Volpetti Piu est reconnu pour offrir une des bonnes pizzas al taglio (à la pièce) de Rome. Vendue au poids, la pizza possède ici une croûte plus épaisse que la traditionnelle pizza ronde romaine. La spécialité? La pizza margherita. Sauce tomate, mozzarella, basilic: les trois couleurs du drapeau national.

Via Alessandro Volta 8

Du prosciutto et du pecorino

Tenue par les frères Emilio et Claudio Volpetti, l'épicerie fine qui porte leur nom tient du paradis pour épicurien. Le meilleur du terroir italien s'entasse dans ce local souvent bondé: fromage, prosciutto crudo, vinaigre balsamique, salami, huile d'olive. À savoir: des échantillons sont offerts en dégustation.

Via Marmorata 47

volpetti.com

Un cannolo

Le marché Testaccio abrite plus de 100 stands alimentaires, dont certains tenus par la même famille depuis plusieurs générations. À ne pas rater, dans ce flot infini de produits (toujours de saison): les cannoli de Costanza, une Sicilienne pur beurre qui emplit les pâtisseries sous nos yeux avant de les tremper dans de la poudre de pistaches. Le numéro du stand: 66.

Via Beniamino Franklin

Des pâtes

Installé dans une ancienne cave à vin creusée à même le mont Testaccio, le restaurant Flavio al Velavevodetto propose plusieurs classiques italiens, dont des pâtes cacio e pepe à se damner.

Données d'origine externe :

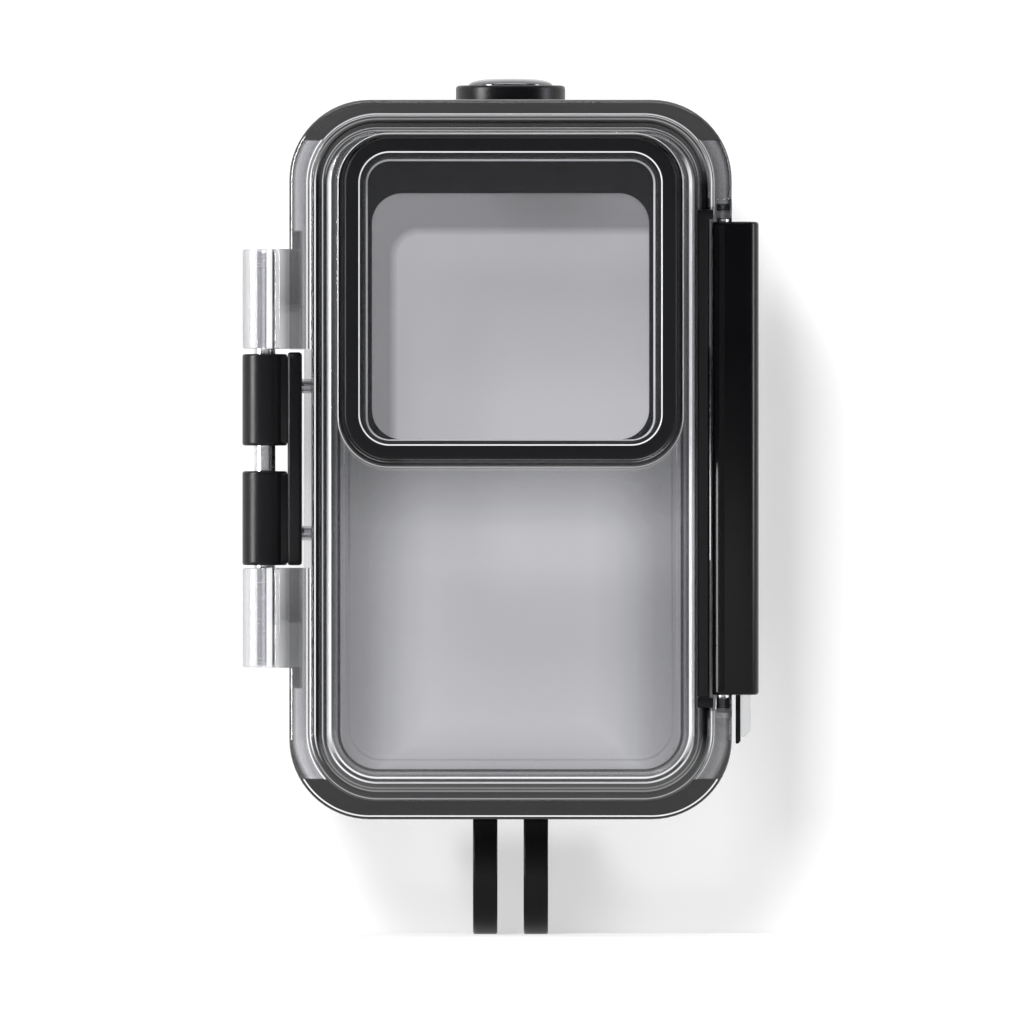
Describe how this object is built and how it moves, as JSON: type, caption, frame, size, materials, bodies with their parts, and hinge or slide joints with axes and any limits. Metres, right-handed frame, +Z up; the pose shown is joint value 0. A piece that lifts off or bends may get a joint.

Le restaurateur possède son propre élevage et des terres dans le Lazio où poussent ses légumes. Réservations fortement conseillées.

Via di Monte Testaccio 97

ristorantevelavevodetto.it

 

Des suppli

Ces boules de riz farcies et roulées dans la chapelure avant d'être frites constituent l'encas préféré des Romains, qui les mangent debout dans la rue pour chasser la faim. Chez Trapizzino, les suppli sont faits à la main et le chef intègre au coeur de ces boules dorées fromage, sauce tomates, lardons, légumes... Un coup de coeur.

Via Giovanni Branca 88

trapizzino.it/en

Gelato

Ouvert en 1900, Giolitti est peut-être la gelateria la plus célèbre de Rome. Une succursale a pignon sur rue dans Testaccio. Si l'endroit n'offre pas ce qui se fait de plus fin en matière de gelato, l'expérience reste tout de même fort correcte. Surtout avec une cuillerée de crème fouettée.